Anche il Natale non sfugge a questa regola. Fino al IV secolo nessuno aveva indicato il giorno del 25 dicembre come data di nascita di Gesù, tanto meno i Vangeli. Fu una pura disputa teologica, iniziata in Egitto e  conclusasi dopo circa 200 anni a indicare la data attuale del Natale. Questa data si sovrapponeva facilmente a delle vecchie celebrazioni, che iniziavano ad essere bandite dalla vita sociale in quanto contrarie alla dottrina di Stato: i popoli del Nord Europa festeggiavano il solstizio d’inverno e i romani le feste dei saturnali. Il termine Natalis era già usato nel calendario romano per indicare la nascita dell’Urbe; inoltre, per mantenere legati anche i popoli d’oriente, era stata introdotta dall’imperatore Eliogabalo nel 220 d.c. la festa della nascita del Sole (Mitra), da tenersi il 19 dicembre e poi spostata al 25 dicembre. Ancora date: l’idea della Immacolata Concezione fu oggetto di vere e proprie guerre teologiche e filosofiche per diversi secoli e infine divenne dogma solo con bolla papale del 1854, il presepe fu costruito e immaginato la prima volta 1.300 anni dopo la nascita di Cristo e furono i nobili napoletani del XVIII secolo a darne l’attuale struttura narrativa. Poi all’inizio del 1900 è arrivato dai paesi nordici l’albero insieme a Babbo Natale, che a sua volta si rifaceva al San Nicola turco e al Santa Klaus olandese.
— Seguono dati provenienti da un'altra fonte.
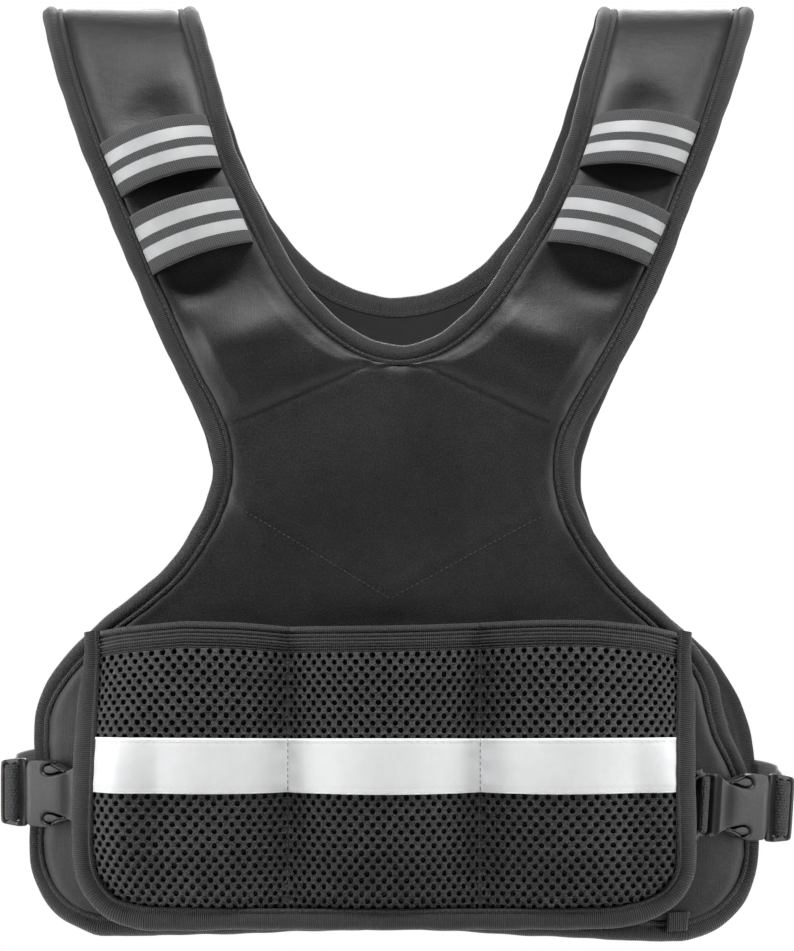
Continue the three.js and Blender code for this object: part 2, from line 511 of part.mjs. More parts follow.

Insomma, come tutte le storie umane, anche il Natale è una storia di sovrapposizioni, leggende, necessità di semplificazione. Ma è anche la necessità di darsi delle date per festeggiare, per abbandonarsi alla quiete, alla frenesia o all’euforia, che da sempre hanno caratterizzato la socialità dell’uomo. Darsi delle pause, magari in coincidenza con fattori naturali legati all’agricoltura, era un bisogno per tutti i popoli.

In questa prospettiva festeggiare il Natale da non credente non mi disturba affatto, non mi crea alcun imbarazzo: vivo in questo momento storico con queste regole e queste tradizioni. E’ il periodo deputato a rincontrare i familiari, è l’occasione per una stretta di mano disinteressata, per la ricerca di un momento di serenità. Il Natale è la festa in mezzo all’inverno: immaginate che tristezza da ottobre a marzo senza il Natale: solo buio e freddo con al massimo un po’ di televisione, senza il fuocherello collettivo, i dolci, il panettone e le pittule. Il Natale è un’aria di festa che trascende la vera nascita di un profeta/filosofo di circa 2000 anni fa: è la necessità di sentirsi vivi nel bel mezzo della bufera. Oggi il Natale è la miscellanea di tutte queste cose, la festa dell’Occidente ricco e consumista, la sovrapposizione perenne, umana e in evoluzione di qualcosa di ancestrale. No, non mi sento un escluso da questa festa, partecipo, gioisco e me ne lamento, a secondo dei momenti. Se fossi nato nel 58 a.c. sarei ubriaco 7 giorni di seguito, avrei fatto festa con gli schiavi che in quel periodo si potevano comportare da uomini liberi, avrei scambiato gli auguri con tutti gli amici e non avrei creduto alla leggenda che vedeva Saturno vagare per le campagne invernali abbandonate e che poteva tornare nell’aldilà solo al prezzo di grandi sacrifici culinari. Siccome sono nato nel 1958 d.c. non mi ubriaco, festeggio moderatamente, non credo ai miracoli e alle resurrezioni, compro e ricevo regali, posso pure fare un pensierino a come essere più buono. Perché nella ricerca di migliorarsi, al di là delle fedi religiose (oserei dire, nonostante) ogni occasione è buona.